American philosopher Daniel Dennett frames the problem quite lucidly. Take lobsters, he argues—they’re just robots. Lobsters can get by with no sense of self at all. You can’t ask what it’s like to be a lobster. It’s not like anything. They have nothing that even resembles consciousness; they’re machines. But if this is so, Dennett argues, then the same must be assumed all the way up the evolutionary scale of complexity, from the living cells that make up our bodies to such elaborate creatures as monkeys and elephants, who, for all their apparently human-like qualities, cannot be proved to think about what they do. That is, until suddenly, Dennett gets to humans, which—while they are certainly gliding around on autopilot at least 95 percent of the time—nonetheless do appear to have this “me,” this conscious self grafted on top of them, that occasionally shows up to take supervisory notice, intervening to tell the system to look for a new job, quit smoking, or write an academic paper about the origins of consciousness. In Dennett’s formulation,
Yes, we have a soul. But it’s made of lots of tiny robots. Somehow, the trillions of robotic (and unconscious) cells that compose our bodies organize themselves into interacting systems that sustain the activities traditionally allocated to the soul, the ego or self. But since we have already granted that simple robots are unconscious (if toasters and thermostats and telephones are unconscious), why couldn’t teams of such robots do their fancier projects without having to compose me? If the immune system has a mind of its own, and the hand–eye coordination circuit that picks berries has a mind of its own, why bother making a super-mind to supervise all this?
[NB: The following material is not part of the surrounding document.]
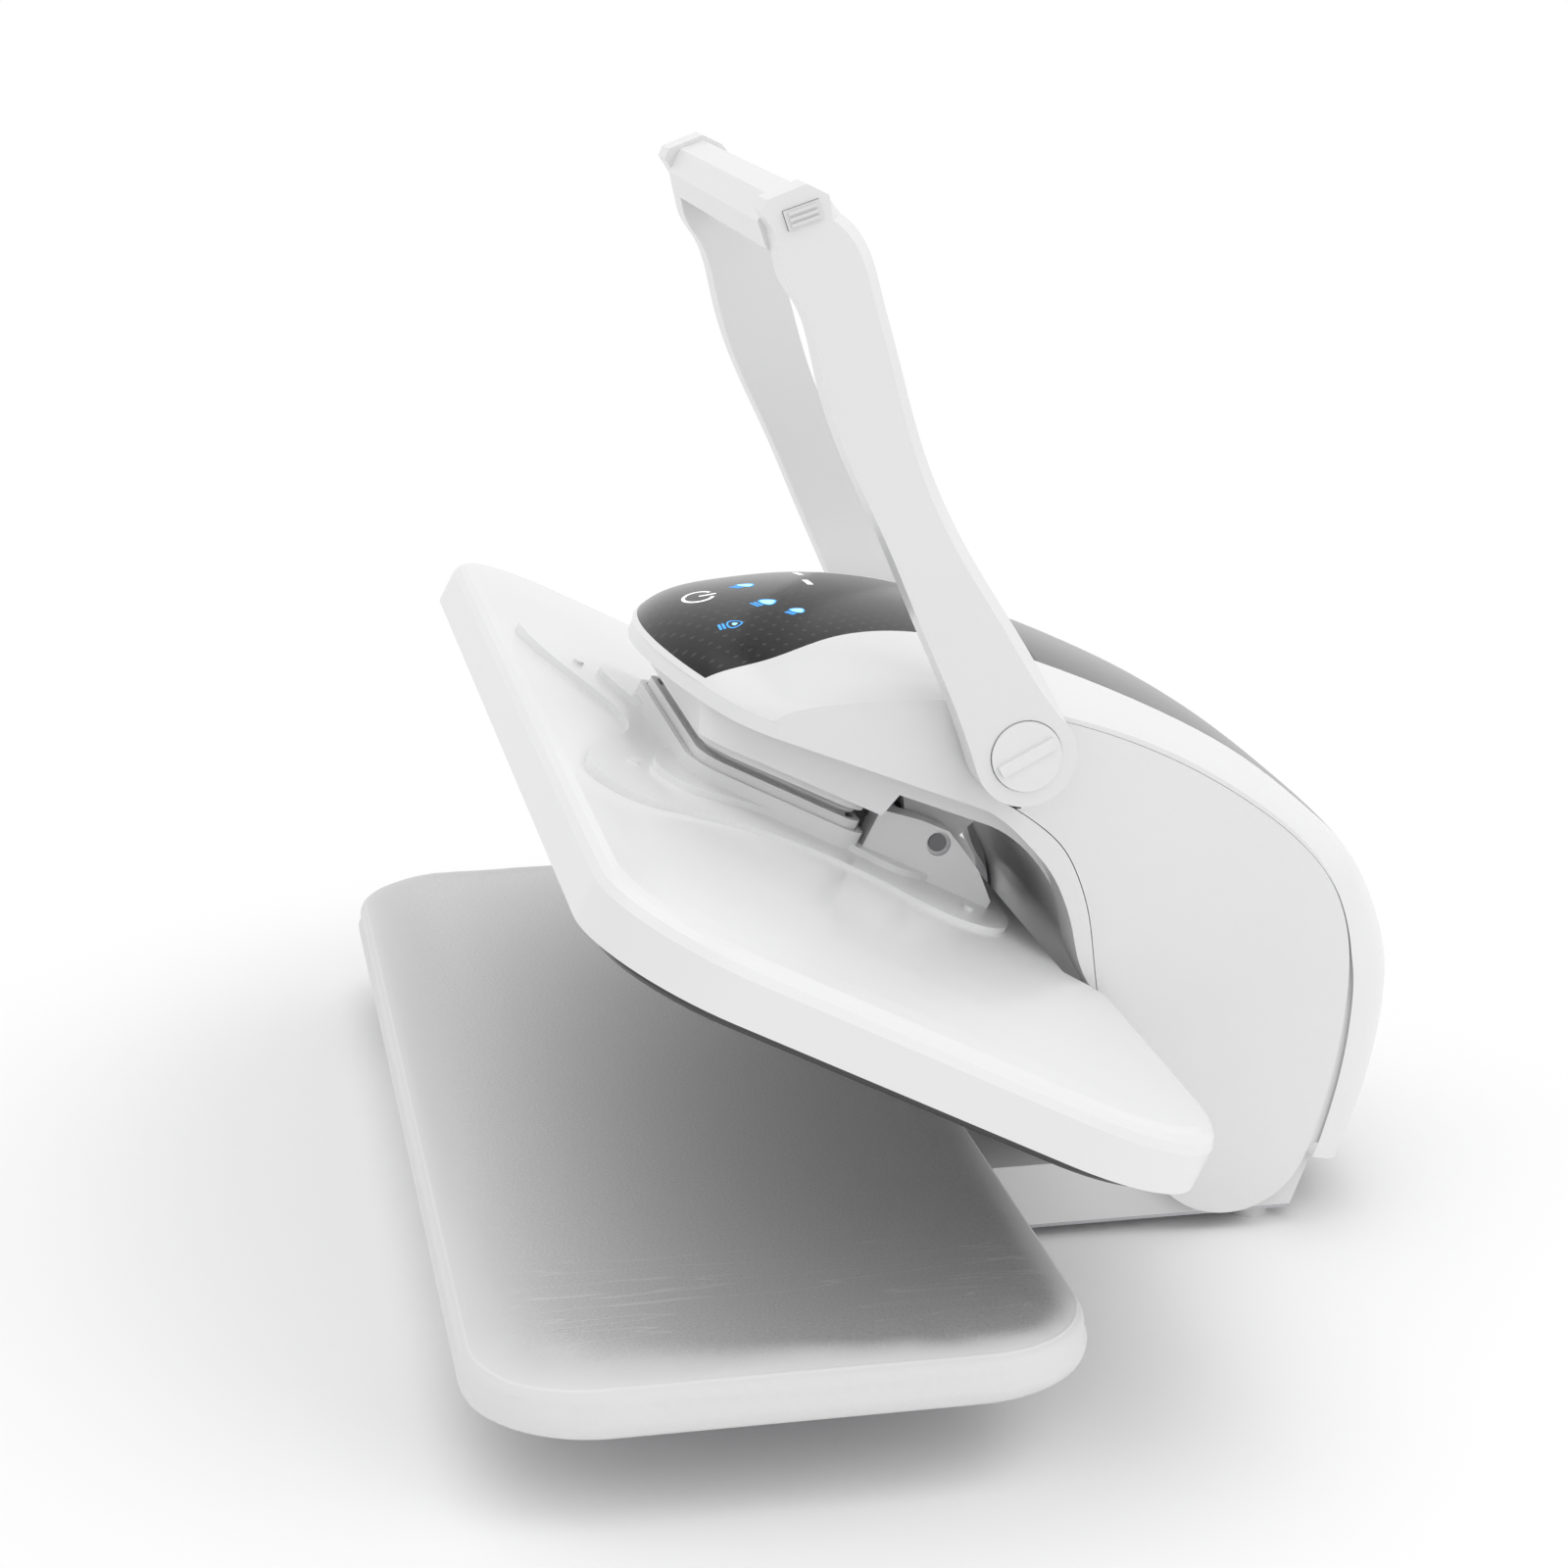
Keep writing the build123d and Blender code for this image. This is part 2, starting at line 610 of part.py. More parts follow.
    return {
        "nose_housing": nose,
        "control_panel": control_panel,
        "top_shell": shell,
        "spine_strip": spine_strip,
        "side_panel_right": panel,
        "side_panel_left": mirror(panel, Plane.YZ),
        "lower_housing": lower,
        "arm_frame_right": frame_plate,
        "arm_frame_left": mirror(frame_plate, Plane.YZ),
        "frame_tubes": tubes,
        "hinge_shaft": shaft,
        "handle_pins": both_sides(pins),
        "water_tank": water_tank,
        "water_pump": pump,
        "pump_hose": pump_hose,
        "control_board": control_board,
        "platen_hanger": both_sides(hanger),
        "skirt_upper": skirt_upper,
    }


# Heated platen


def cover_sections(inset):
    """Sections of the domed platen cover: an upright rim, a soft shoulder and a low dome."""
    rows = [
        (-52, 0.0), (-30, 0.4), (-26.5, 2.2), (-24, 5.5), (-22.8, 10.0),
        (-21.8, 24.0), (-20.8, 48.0), (-20, 76.0), (-19.6, 108.0),
    ]
    faces = []
    for level, draw in rows:
        height = level - inset
        if inset > 0 and level == rows[0][0]:
            height = level - 10
        front = PLATEN_FRONT + 0.7 * draw + inset
        rear = PLATEN_REAR - 0.62 * draw - inset
        corner_front = CORNER_FRONT - 0.25 * draw - inset
        corner_rear = CORNER_REAR - 0.45 * draw - inset
        plan = plan_face(PLATEN_HALF - draw - inset, front, rear, corner_front, corner_rear)
        faces.append(Pos(0, 0, height) * plan)
    return loft(faces, ruled=True)


def column_notch(wall):
    """The space that the cover leaves for the arm's column, or the same less one wall."""
    start, rear = 58 - 2 * wall, NOTCH_REAR - wall
    side = outline([(start, -19.5), (rear, -32), (rear, -90), (140, -90), (140, 10), (start, 10)])
    return upright(side, -NOTCH_HALF - wall, NOTCH_HALF + wall)


def island_plan(size):
    """The raised island under the arm's nose, with a lobe at each corner."""
    half = [
        (30, -140), (76, -160), (110, -170), (138, -169), (150, -158), (143, -136), (124, -107),
        (110, -78), (105, -52), (110, -26), (117, -6), (112, 16), (92, 36), (56, 46),
    ]
    right = [(x * size, (y + 60) * size - 60) for x, y in half]
    left = [(-x, y) for x, y in reversed(right)]
    front, rear = (0, -134 * size - 60 * (1 - size)), (0, 49 * size - 60 * (1 - size))
    return make_face(Spline(front, *right, rear, *left, front, periodic=False))


def platen_pieces():
    outer = cover_sections(0)
    inner = cover_sections(SKIN) - column_notch(WALL)
    below_rim = box_between((-400, -300, -90), (400, 200, RIM_UNDER))
    hose_hole = Pos(0, INLET_Y, -20) * Cylinder(15, 60)
    lug_slots = [
        box_between((x - LUG_HALF, -31, -30), (x + LUG_HALF, 34, 0)) for x in (-LUG_X, LUG_X)
    ]
    cover = outer - inner - below_rim - column_notch(0) - hose_hole - lug_slots

    island = Pos(0, 0, -40) * extrude(island_plan(1.0), ISLAND_TOP + 40)
    step = Pos(0, 0, -40) * extrude(island_plan(0.68), STEP_TOP + 40)
    island = island + step - outer - hose_hole - lug_slots

    lug = outline([(-31, -24), (34, -24), (34, -14), (23, -4), (13, 1.5), (2, 7), (-12, 6.5), (-31, 3.5)])
    lug_body = upright(lug, LUG_X - LUG_HALF, LUG_X + LUG_HALF) - rod(PIN_RADIUS, 0, 100)
    lug_body = lug_body - rod(PIN_RECESS, LUG_X + LUG_HALF - 3, LUG_X + LUG_HALF + 1)
    lugs = both_sides(lug_body)
    pin = rod(PIN_RADIUS, -LUG_X - LUG_HALF + 2, LUG_X + LUG_HALF - 2)

    half_x = PLATEN_HALF - SOLE_INSET
    front = PLATEN_FRONT + SOLE_INSET
    middle_y = (front + SOLE_REAR) / 2
    corners = (CORNER_FRONT - SOLE_INSET, CORNER_REAR - SOLE_INSET)
    plan = plan_face(half_x, front, SOLE_REAR, *corners)
    sole = Pos(0, 0, SOLE_UNDER) * extrude(plan, SOLE_TOP - SOLE_UNDER)
    sole = chamfer(sole.faces().sort_by(Axis.Z)[0].edges(), 1.2)
    steam_holes = [
        Pos(x, middle_y + y, SOLE_UNDER + 3) * Cylinder(STEAM_HOLE_RADIUS, 12)
        for x in range(-135, 136, 30)
        for y in (-20, 0, 20)
    ]
    sole = sole - steam_holes
    gasket_out = plan_face(half_x - 4, front + 4, SOLE_REAR - 4, corners[0] - 4, corners[1] - 4)
    gasket_in = plan_face(half_x - 12, front + 12, SOLE_REAR - 12, corners[0] - 12, corners[1] - 12)
    gasket = Pos(0, 0, SOLE_TOP) * (extrude(gasket_out, 3) - extrude(gasket_in, 3))

    loop = Wire(RectangleRounded(2 * half_x - 90, SOLE_REAR - front - 80, 40).wire().edges())
    loop = Pos(0, middle_y, SOLE_TOP + 4.2) * loop
    section = Plane(loop @ 0, z_dir=loop % 0) * Circle(4.0)
    element = sweep(section, path=loop)
    chamber = rounded(300, 70, 16, 16, (0, middle_y, SOLE_TOP))
    chamber = chamber - rounded(288, 58, 12, 11, (0, middle_y, SOLE_TOP))
    inlet = Pos(0, INLET_Y, SOLE_TOP + 16 + 9) * (Cylinder(9, 18) - Cylinder(5, 18))
    fuse_block = Pos(180, middle_y, SOLE_TOP + 5) * Cylinder(11, 10)
    fuse_cap = Pos(180, middle_y, SOLE_TOP + 12) * Cylinder(6, 4)
    thermostat = fuse_block + fuse_cap

    # Two short skirts, one inside the other, close the gap under the arm's belly.
    lower = ring(156, 88, 16, 8.5, (0, -77, ISLAND_TOP))
    upper = ring(149, 81, 13, 12.5, (0, -77, ISLAND_TOP))
    skirt_lower = lower + upper - step

    screw = Cylinder(2.6, 1.6)
    places = [(x, y) for x in (-88.0, 88.0) for y in (-146.0, 18.0)]
    screws = [Pos(x, y, ISLAND_TOP + 0.8) * screw for x, y in places]

    return {
        "platen_cover": cover,
        "platen_island": island,
        "pivot_lugs": lugs,
        "suspension_pin": pin,
        "sole_plate": sole,
        "sole_gasket": gasket,
        "heating_element": element,
        "steam_chamber": chamber,
        "steam_inlet": inlet,
        "thermostat": thermostat,
        "skirt_lower": skirt_lower,
        "island_screws": screws,
    }


# Handle


def foot_point(degrees):
    """A point on the round foot of the handle, and the way the outline runs there."""
    turn = math.radians(degrees)
    point = (HANDLE_FOOT * math.cos(turn), HANDLE_FOOT * math.sin(turn))
    return point, (math.sin(turn), -math.cos(turn))


def handle_face(draw):
    """Side view of one handle arm, its back edge drawn in by the width of the bevel."""
    start, start_way = foot_point(197)
    end = foot_point(26.6)[0]
    front = [(-32, 25), (-46, 58), (-60, 92), (-75, 125), (-86, 158), (-95, 189), (-103, 205)]
    head = [(-106, 219), (-111, 227), (-109, 231.5), (-93, 237.5), (-84, 233)]
    back = [(-78, 225), (-68, 214), (-61, 193), (-55, 171), (-44, 131), (-25, 88), (-5, 55), (8, 33)]
    inner_back = [(y - 0.93 * draw, z - 0.37 * draw) for y, z in back]
    edges = [
        Spline(start, *front, tangents=(start_way, (-0.15, 0.98))),
        Polyline(front[-1], *head, inner_back[0]),
        Spline(*inner_back, end),
        ThreePointArc(end, (0, -HANDLE_FOOT), start),
    ]
    return make_face(edges)


def octagon(flats):
    """An eight-sided face about the grip's centre."""
    return Pos(*GRIP_CENTRE) * RegularPolygon(flats / 2, 8, major_radius=False, rotation=22.5 + 18)


def handle_pieces():
    bevel_x = HANDLE_OUTER - 1.6 * BEVEL
    side = upright(handle_face(0), HANDLE_INNER, bevel_x)
    side = side + loft([side_view(handle_face(0), bevel_x), side_view(handle_face(BEVEL), HANDLE_OUTER)], ruled=True)
    latch_at = (GRIP_CENTRE[0] - 0.5, GRIP_CENTRE[1] + 5.5)
    pocket = Pos(HANDLE_OUTER - 3, *latch_at) * Rot(18, 0, 0) * Box(6.1, 15.4, 8.4)
    cap_hole = rod(CAP_RADIUS, HANDLE_OUTER - 1.5, HANDLE_OUTER + 1)
    side = side - rod(HANDLE_PIN_RADIUS + RUNNING_GAP, 100, 140) - cap_hole - pocket
    cap = rod(CAP_RADIUS - 0.4, HANDLE_OUTER - 1.5, HANDLE_OUTER + 1.2)
    bar = Pos(HANDLE_OUTER + 2, 0, 0) * Rot(27, 0, 0) * Box(2.4, 26, 5)
    cap = cap + bar
    grip = upright(octagon(GRIP_FLATS), -HANDLE_INNER, HANDLE_INNER)
    latch = Box(4, 15, 8)
    ribs = [Pos(2.3, 0, z) * Box(1.2, 12, 1.3) for z in (-2.4, 0.0, 2.4)]
    latch = Pos(HANDLE_OUTER - 0.4, *latch_at) * Rot(18, 0, 0) * (latch + ribs)
    return {
        "handle_right": side,
        "handle_left": mirror(side, Plane.YZ),
        "grip": grip,
        "pivot_cap_right": cap,
        "pivot_cap_left": mirror(cap, Plane.YZ),
        "latch_button_right": latch,
        "latch_button_left": mirror(latch, Plane.YZ),
    }


def placed(frame, pieces):
    """Puts each piece of a body where its frame is; a list is a group of solids."""
    result = {}
    for name, shape in pieces.items():
        if isinstance(shape, (list, tuple)):
            solids = [solid for item in shape for solid in item.solids()]
            result[name] = Compound([frame * solid for solid in solids])
        else:
            result[name] = frame * shape
    return result


def main():
    os.makedirs("parts", exist_ok=True)
    middle = Pos(0, -MIDDLE_Y, 0)
    press = {}
    press.update(placed(middle, board_pieces()))
    press.update(placed(middle, base_pieces()))
    press.update(placed(middle * ARM_FRAME, arm_pieces()))
    press.update(placed(middle * PLATEN_FRAME, platen_pieces()))
    press.update(placed(middle * HANDLE_FRAME, handle_pieces()))
    for name, shape in press.items():
        export_step(shape, f"parts/{name}.step")
    whole = Compound([solid for shape in press.values() for solid in shape.solids()])
    size = whole.bounding_box()
    print("pieces", len(press), "from", size.min, "to", size.max)


main()
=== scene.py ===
# %% [markdown]
# # Steam ironing press
#
# A table-top press, open, with a padded board, a heated platen on a hinged
# arm and a U-shaped handle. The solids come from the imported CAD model. This
# script gives them their finishes, makes the soft board and the small detail
# that the solids leave out, and lights the result. Lengths are in metres.

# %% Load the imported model
import math

import bmesh
import bpy
from mathutils import Matrix, Vector
from mathutils.bvhtree import BVHTree


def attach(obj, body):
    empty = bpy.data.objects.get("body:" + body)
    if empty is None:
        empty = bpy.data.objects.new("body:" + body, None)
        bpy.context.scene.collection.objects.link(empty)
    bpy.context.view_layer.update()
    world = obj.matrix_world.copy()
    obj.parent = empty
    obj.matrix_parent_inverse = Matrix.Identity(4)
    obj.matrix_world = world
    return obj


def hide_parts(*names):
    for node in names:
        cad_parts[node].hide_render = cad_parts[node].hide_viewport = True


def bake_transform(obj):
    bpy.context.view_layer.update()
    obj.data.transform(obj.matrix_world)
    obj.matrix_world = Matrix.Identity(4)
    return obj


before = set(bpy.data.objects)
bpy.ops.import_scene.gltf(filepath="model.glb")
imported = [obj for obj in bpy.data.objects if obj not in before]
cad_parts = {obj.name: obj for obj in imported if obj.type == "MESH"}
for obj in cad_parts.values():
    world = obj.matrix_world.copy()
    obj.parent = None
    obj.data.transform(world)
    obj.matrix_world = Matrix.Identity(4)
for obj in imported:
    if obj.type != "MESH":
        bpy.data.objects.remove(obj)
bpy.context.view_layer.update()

# %% [markdown]
# ## Places on the press
#
# The arm is drawn with its lip level and its round heel at the origin, and
# the platen with its suspension pin at the origin. Pieces that belong to them
# are easier to design in those directions, so two small helpers turn such a
# place into a place in the room. The numbers are the CAD model's own.

# %% Helpers for places on the arm and on the platen
MM = 0.001
ARM_TILT = math.radians(22.0)
PLATEN_TILT = math.radians(27.3)
ARM_HEEL = Vector((0.0, 0.13365, 0.047))
PLATEN_PIN = Vector((0.0, 0.008938, 0.17612))


def tilted(origin, tilt, x, along, up):
    """A point given in a tilted frame, in millimetres, as a place in the room."""
    y = along * math.cos(tilt) + up * math.sin(tilt)
    z = up * math.cos(tilt) - along * math.sin(tilt)
    return origin + Vector((x, y, z)) * MM


def on_arm(x, along, up):
    return tilted(ARM_HEEL, ARM_TILT, x, along, up)


def on_platen(x, along, up):
    return tilted(PLATEN_PIN, PLATEN_TILT, x, along, up)


def in_scene(name, data):
    """A new object with that data, linked to the scene."""
    made = bpy.data.objects.new(name, data)
    bpy.context.scene.collection.objects.link(made)
    return made


ARM_UP = Vector((0.0, math.sin(ARM_TILT), math.cos(ARM_TILT)))
print("hinge end of the arm", on_arm(0, 0, 0))

# %% [markdown]
# ## Camera
#
# The view is from the right-hand end of the board, a little above it, through
# a fairly long lens, so that near and far parts keep nearly the same size.
# The camera's axes are built from its compass angle, its height angle and a
# small roll.

# %% Set the camera
VIEW_AZIMUTH = math.radians(79.0)
VIEW_ELEVATION = math.radians(15.9)
VIEW_ROLL = math.radians(-0.2)
VIEW_PLACE = (1.3864, -0.31655, 0.5904)
FOCAL_LENGTH = 74.25

forward = Vector((
    -math.sin(VIEW_AZIMUTH) * math.cos(VIEW_ELEVATION),
    math.cos(VIEW_AZIMUTH) * math.cos(VIEW_ELEVATION),
    -math.sin(VIEW_ELEVATION),
))
level = Vector((math.cos(VIEW_AZIMUTH), math.sin(VIEW_AZIMUTH), 0.0))
upright = level.cross(forward)
right = level * math.cos(VIEW_ROLL) + upright * math.sin(VIEW_ROLL)
upward = right.cross(forward)

lens_data = bpy.data.cameras.new("camera")
lens_data.lens = FOCAL_LENGTH
lens_data.sensor_width = 36.0
lens_data.clip_start = 0.05
camera = in_scene("camera", lens_data)
turn = Matrix((right, upward, -forward)).transposed().to_4x4()
camera.matrix_world = Matrix.Translation(VIEW_PLACE) @ turn
bpy.context.scene.camera = camera
print("camera looks along", forward)

# %% [markdown]
# ## Writing finishes as sums
#
# A finish is a tree of shader nodes. Written node by node, even a simple
# pattern takes a page. Here a socket is wrapped in a small class whose
# operators add Math nodes, so a pattern reads like the formula behind it.
# One method, `node`, makes every other kind of node.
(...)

Dennett’s own answer is not particularly convincing: he suggests we develop consciousness so we can lie, which gives us an evolutionary advantage. (If so, wouldn’t foxes also be conscious?) But the question grows more difficult by an order of magnitude when you ask how it happens—the “hard problem of consciousness,” as David Chalmers calls it. How do apparently robotic cells and systems combine in such a way as to have qualitative experiences: to feel dampness, savor wine, adore cumbia but be indifferent to salsa? Some scientists are honest enough to admit they don’t have the slightest idea how to account for experiences like these, and suspect they never will.